╭──

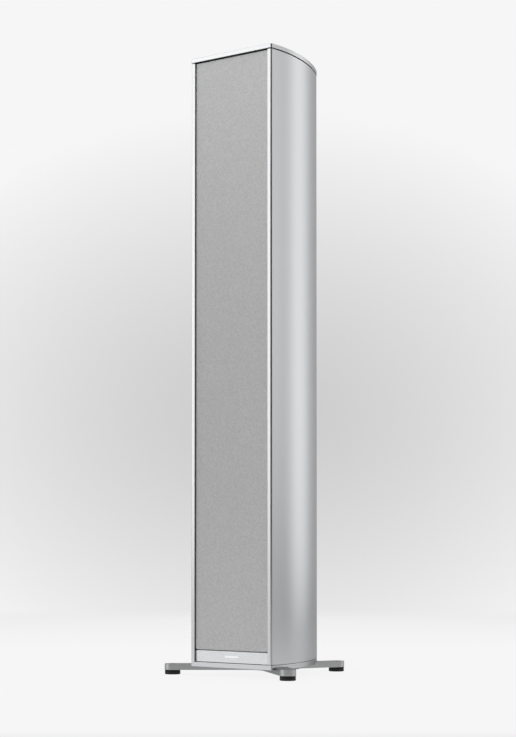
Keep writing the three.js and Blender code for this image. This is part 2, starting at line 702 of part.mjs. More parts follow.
function bottomPlate() {
  const pocket = baseBody(POCKET_GAP, PLATE_Z0 - 1, ARM_TOP);
  const boltHoles = Object.values(BOLT_PLACES).map((y) =>
    post(0, y, BOLT_R + FIT, PLATE_Z0, PLATE_Z1 + 1));
  return cut(prism(plan(0, 0, FRONT_CORNER_R), PLATE_Z0, PLATE_Z1), pocket, ...boltHoles);
}

const baseBolt = (y) => turnedUpright([
  [0, FOOT_HEIGHT + FIT], [BOLT_HEAD_R, FOOT_HEIGHT + FIT],
  [BOLT_HEAD_R, FOOT_HEIGHT + BOLT_HEAD], [BOLT_R, FOOT_HEIGHT + BOLT_HEAD],
  [BOLT_R, PLATE_Z1], [0, PLATE_Z1],
], 0, y);

const footPad = ({ x, y }) => turnedUpright([
  [0, 0], [PAD_R - 0.8, 0], [PAD_R, 0.8], [PAD_R, FOOT_HEIGHT - PAD_GAP],
  [0, FOOT_HEIGHT - PAD_GAP],
], x, y, ROUND);

const footStud = ({ x, y }) => post(x, y, STUD_R, FOOT_HEIGHT - PAD_GAP, ARM_TOP - 0.5);

// ---------------------------------------------------------------- assembly

const speaker = new THREE.Group();
const layout = new THREE.Group();
layout.position.y = -(FRONT_FOOT.y + REAR_FOOT.y) / 2;
speaker.add(layout);

function add(name, geometry, material) {
  const mesh = new THREE.Mesh(geometry, material);
  mesh.name = name;
  layout.add(mesh);
}

add('cabinet_shell', cabinetShell(), anodised);
add('top_cap', topCap(), anodised);
add('cap_gasket', capGasket(), rubber);
add('top_board', topBoard(), mdf);
add('bottom_board', bottomBoard(), mdf);
add('bottom_plate', bottomPlate(), anodised);
add('baffle', baffle(), blackBoard);
add('midrange_partition', partition(), mdf);
add('brace_upper', brace(BRACE_Z.upper), mdf);
add('brace_lower', brace(BRACE_Z.lower), mdf);

add('grille_frame', grilleFrame(), blackPlastic);
add('grille_cloth', grilleCloth(), cloth);
add('lower_plate', lowerPlate(), brushed);
add('plate_mark', mark(), brushed);

add('tweeter_faceplate', tweeterFaceplate(), blackPlastic);
add('tweeter_motor', tweeterMotor(), ferrite);
add('tweeter_dome', tweeterDome(), coneMetal);

const coneDrivers = [
  ['midrange', MIDRANGE, MIDRANGE.z],
  ['woofer_upper', WOOFER, WOOFER_Z.upper],
  ['woofer_lower', WOOFER, WOOFER_Z.lower],
];
for (const [name, sizes, z] of coneDrivers) {
  add(`${name}_basket`, basket(sizes, z), castSilver);
  add(`${name}_motor`, motor(sizes, z), ferrite);
  add(`${name}_surround`, surround(sizes, z), rubber);
  add(`${name}_cone`, cone(sizes, z), sizes === MIDRANGE ? coneMetal : paper);
  add(`${name}_voice_coil`, voiceCoil(sizes, z), copper);
  add(`${name}_spider`, spider(sizes, z), spiderCloth);
}

for (const [name, z] of Object.entries(PORT_Z)) add(`port_${name}`, port(z), blackPlastic);

add('terminal_cup', terminalCup(), blackPlastic);
for (const [name, x, colour] of [
  ['red', -POST_SPREAD, redPlastic], ['black', POST_SPREAD, blackPlastic],
]) {
  add(`binding_post_${name}`, bindingPost(x), gold);
  add(`clamp_washer_${name}`, clampWasher(x), gold);
  add(`knob_${name}`, knob(x), colour);
}

add('crossover_board', crossoverBoard(), blackBoard);
add('woofer_choke', choke(CHOKES.woofer), copper);
add('midrange_choke', choke(CHOKES.midrange), copper);
add('capacitor', capacitor(), blackPlastic);
add('damping_wool', dampingWool(), wool);

add('base_cross', baseCross(), castSilver);
for (const [name, y] of Object.entries(BOLT_PLACES)) add(`base_bolt_${name}`, baseBolt(y), steel);
for (const [name, foot] of Object.entries(FEET)) {
  add(`foot_pad_${name}`, footPad(foot), rubber);
  add(`foot_stud_${name}`, footStud(foot), steel);
}

export default speaker;
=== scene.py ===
"""A slim floorstanding loudspeaker in satin aluminium, standing on a pale studio sweep."""

import math

import bmesh
import bpy
import numpy as np
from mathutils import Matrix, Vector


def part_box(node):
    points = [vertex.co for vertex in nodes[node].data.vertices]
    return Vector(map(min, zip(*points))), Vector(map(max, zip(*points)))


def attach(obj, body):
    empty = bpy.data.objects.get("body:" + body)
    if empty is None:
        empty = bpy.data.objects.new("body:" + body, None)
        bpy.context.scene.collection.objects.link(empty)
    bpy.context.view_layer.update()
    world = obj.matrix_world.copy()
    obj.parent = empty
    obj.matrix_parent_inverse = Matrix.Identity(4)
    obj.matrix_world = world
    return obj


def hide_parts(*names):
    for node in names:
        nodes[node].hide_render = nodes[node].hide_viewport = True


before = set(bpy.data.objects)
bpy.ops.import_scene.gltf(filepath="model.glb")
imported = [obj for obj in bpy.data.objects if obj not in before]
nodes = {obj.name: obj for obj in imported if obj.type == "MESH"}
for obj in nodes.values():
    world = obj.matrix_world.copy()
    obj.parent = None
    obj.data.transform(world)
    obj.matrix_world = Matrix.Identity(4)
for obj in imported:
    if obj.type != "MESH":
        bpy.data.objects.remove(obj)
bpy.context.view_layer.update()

MM = 0.001


# ---------------------------------------------------------------- camera
# A long lens low on the object, a little under a quarter of its height, looking up slightly.

VIEW_TURN = math.radians(38.89)
camera = bpy.data.cameras.new("camera")
camera.lens = 94.5
camera.sensor_width = 36
camera.shift_y = 0.15
camera.clip_end = 60
camera_object = bpy.data.objects.new("camera", camera)
bpy.context.scene.collection.objects.link(camera_object)
camera_object.location = (2.123, -2.673, 0.231)
camera_object.rotation_euler = (math.radians(90 + 1.868), 0, VIEW_TURN)
bpy.context.scene.camera = camera_object


# ---------------------------------------------------------------- studio
# A pale paper sweep whose light and shade are painted into its emission: a painted pool of light
# on the floor about the object, bending up into a wall that glows, painted grey in its middle and
# white towards its edges.
# The room is bright to the left and behind, and dark in front and right.

def linear(hex_colour):
    """An sRGB hex colour such as 'd2d3d4' as linear red, green, blue and alpha."""
    parts = [int(hex_colour[i:i + 2], 16) / 255 for i in (0, 2, 4)]
    return [c / 12.92 if c <= 0.04045 else ((c + 0.055) / 1.055) ** 2.4 for c in parts] + [1]


def node(tree, kind, links=(), **settings):
    """Adds a node, sets its properties and inputs by name, and links (output, input) pairs."""
    made = tree.nodes.new(kind)
    for key, value in settings.items():
        if hasattr(made, key):
            setattr(made, key, value)
        else:
            made.inputs[key.replace("_", " ")].default_value = value
    for output, name in links:
        tree.links.new(output, made.inputs[name])
    return made


def material(name, **surface):
    """A named Principled material with its constant sockets set; returns it, tree and shader."""
    made = bpy.data.materials.new(name)
    made.use_nodes = True
    tree = made.node_tree
    shader = tree.nodes["Principled BSDF"]
    for key, value in surface.items():
        shader.inputs[key.replace("_", " ")].default_value = value
    return made, tree, shader


def show(name, mesh):
    """An object for a mesh, in the scene, with smooth faces."""
    mesh.polygons.foreach_set("use_smooth", np.ones(len(mesh.polygons), bool))
    made = bpy.data.objects.new(name, mesh)
    bpy.context.scene.collection.objects.link(made)
    return made


def grid_mesh(name, points, loop_u=False, loop_v=False, ends=False):
    """A mesh of quads over an array of points (rows, columns, 3), joined up where it loops.
    With ends, the first and last rows are closed by a face each."""
    rows, columns = points.shape[:2]
    index = np.arange(rows * columns).reshape(rows, columns)
    first, last = index[0].tolist(), index[-1].tolist()
    if loop_u:
        index = np.vstack([index, index[:1]])
    if loop_v:
        index = np.hstack([index, index[:, :1]])
    quads = np.stack([index[:-1, :-1], index[:-1, 1:], index[1:, 1:], index[1:, :-1]], axis=-1)
    faces = quads.reshape(-1, 4).tolist()
    if ends:
        faces += [first[::-1], last]
    mesh = bpy.data.meshes.new(name)
    mesh.from_pydata(points.reshape(-1, 3).tolist(), [], faces)
    return show(name, mesh)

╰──

== STATED PROBLEM ==
In the listing above, locate the line containing "add('terminal_cup', terminalCup(), blackPlastic);" and the line containing "before = set(bpy.data.objects)". Transcribe those two lines and everything between them, exactly as written.

== FINAL RESULT ==
add('terminal_cup', terminalCup(), blackPlastic);
for (const [name, x, colour] of [
  ['red', -POST_SPREAD, redPlastic], ['black', POST_SPREAD, blackPlastic],
]) {
  add(`binding_post_${name}`, bindingPost(x), gold);
  add(`clamp_washer_${name}`, clampWasher(x), gold);
  add(`knob_${name}`, knob(x), colour);
}

add('crossover_board', crossoverBoard(), blackBoard);
add('woofer_choke', choke(CHOKES.woofer), copper);
add('midrange_choke', choke(CHOKES.midrange), copper);
add('capacitor', capacitor(), blackPlastic);
add('damping_wool', dampingWool(), wool);

add('base_cross', baseCross(), castSilver);
for (const [name, y] of Object.entries(BOLT_PLACES)) add(`base_bolt_${name}`, baseBolt(y), steel);
for (const [name, foot] of Object.entries(FEET)) {
  add(`foot_pad_${name}`, footPad(foot), rubber);
  add(`foot_stud_${name}`, footStud(foot), steel);
}

export default speaker;
=== scene.py ===
"""A slim floorstanding loudspeaker in satin aluminium, standing on a pale studio sweep."""

import math

import bmesh
import bpy
import numpy as np
from mathutils import Matrix, Vector


def part_box(node):
    points = [vertex.co for vertex in nodes[node].data.vertices]
    return Vector(map(min, zip(*points))), Vector(map(max, zip(*points)))


def attach(obj, body):
    empty = bpy.data.objects.get("body:" + body)
    if empty is None:
        empty = bpy.data.objects.new("body:" + body, None)
        bpy.context.scene.collection.objects.link(empty)
    bpy.context.view_layer.update()
    world = obj.matrix_world.copy()
    obj.parent = empty
    obj.matrix_parent_inverse = Matrix.Identity(4)
    obj.matrix_world = world
    return obj


def hide_parts(*names):
    for node in names:
        nodes[node].hide_render = nodes[node].hide_viewport = True


before = set(bpy.data.objects)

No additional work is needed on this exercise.